Why is this? Is it because we don’t have the resources to produce the extra food, pipes and pumps, and health facilities? No, since the resources are there. Here are the views of two prominent scientists:

“Industry’s problem will be to find sources of energy which are inexhaustible and can be restored with a minimum of effort. Until now we have produced steam with the help of chemical energy released by burning coal: but coal is difficult to mine and its deposits decrease from day to day. Man should turn his thoughts to the utilisation of solar heat and heat from the earth’s interior. There is reason to hope that both sources will be used boundlessly. To bore a well of 3,000 to 4,000 metres is not beyond the powers of present-day engineers, let alone those of the future. The source of all heat and of all industry will thus be unlocked and if water is taken into consideration as well, all imaginable machinery on earth could operate, and there would not be any noticeable decrease in this source of energy in hundreds of years”.

And,

“It is the energy of the sun, stored up in coal, in waterfalls, in food, that practically does all the work of the world. How great is the supply the sun lavishes upon us becomes clear when we consider that the heat received by the earth under a high sun and a clear sky is equivalent, according to the measurements of Langley, to about 7,000 horse-power per acre. Though our engineers have not yet discovered how to utilise this enormous supply of power, they will, I have not the slightest doubt, ultimately succeed in doing so; and when coal is exhausted and our water-power inadequate, it may be that this is the source from which we derive the energy necessary for the world’s work”.

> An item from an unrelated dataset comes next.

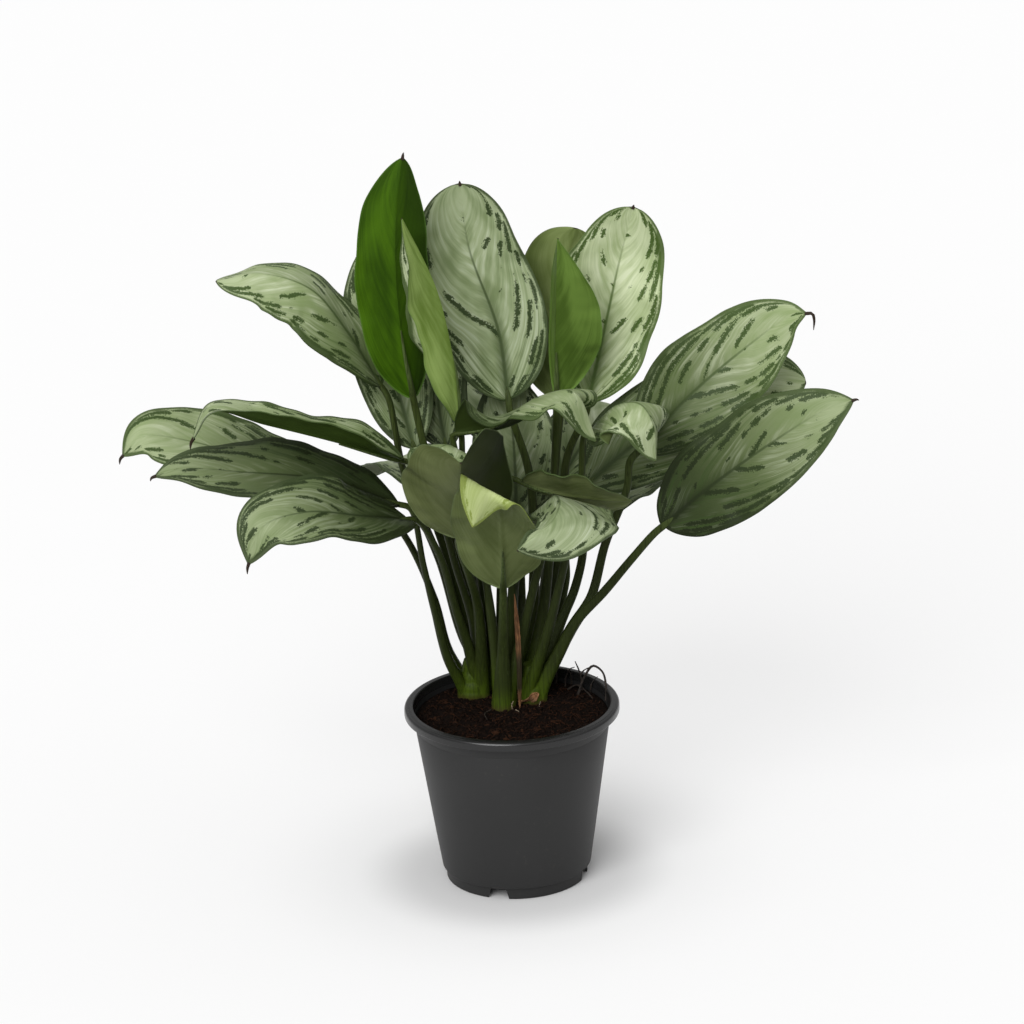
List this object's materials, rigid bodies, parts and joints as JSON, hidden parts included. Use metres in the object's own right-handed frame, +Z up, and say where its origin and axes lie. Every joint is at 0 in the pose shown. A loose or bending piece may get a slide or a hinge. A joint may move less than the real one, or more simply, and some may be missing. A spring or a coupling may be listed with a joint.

These statements, however, are not recent. The first dates from 1894, from a speech by the French chemist, Marcelin Bertholet; the second from the inaugural address to the 1909 meeting of the British Association for the Advancement of Science by Sir Joseph Thomson, physicist and Nobel Prize winner. (Both were quoted by the German Social Democrat in the last edition of his book Women and Socialism in 1912, part of which was translated into English in 1971 under the title Society of the Future).

What these statements show is that, at the beginning of this century, humanity possessed the knowledge of how to harness natural resources so as to have produced enough to adequately feed, clothe and shelter the entire world’s population. But it didn’t happen of course. Capitalism existed then just as much as it does today, and the aim of capitalism is not to satisfy people’s needs or raise their standard of living.

The driving force of capitalism is to make a profit for those who own and control the means of living so that they can further increase their wealth by accumulating it in the form of additional capital. This does lead to an increase in productive capacity and, in some parts of the world, has led to increased living standards. But nobody can claim—the UN statistics quoted at the beginning show this—that capitalism has been able to produce and distribute enough so that every man, woman and child on this planet is adequately fed, clothed and sheltered.

If the common ownership and democratic control of the world’s resources had been established at the turn of the century—and there was no reason why it couldn’t have been had a majority in Europe and America so wanted—then the production of food and basic amenities would soon have been increased and no one would have died this century from starvation or poverty-related disease.

Instead, capitalism continued, and not only did millions die of starvation and preventable disease but millions more died in two world wars and a non-stop stream of smaller localised wars, fought out between capitalist states over trade routes, markets, investment outlets and sources of raw materials. Millions more died as victims of colonial oppression or in concentration and slave labour camps run by dictatorial regimes such as those of Stalin and Hitler.

All this was unnecessary. It could have been avoided. But it wasn’t. The big question now is: will humanity waste the 21st century in the same way that the 20th century was?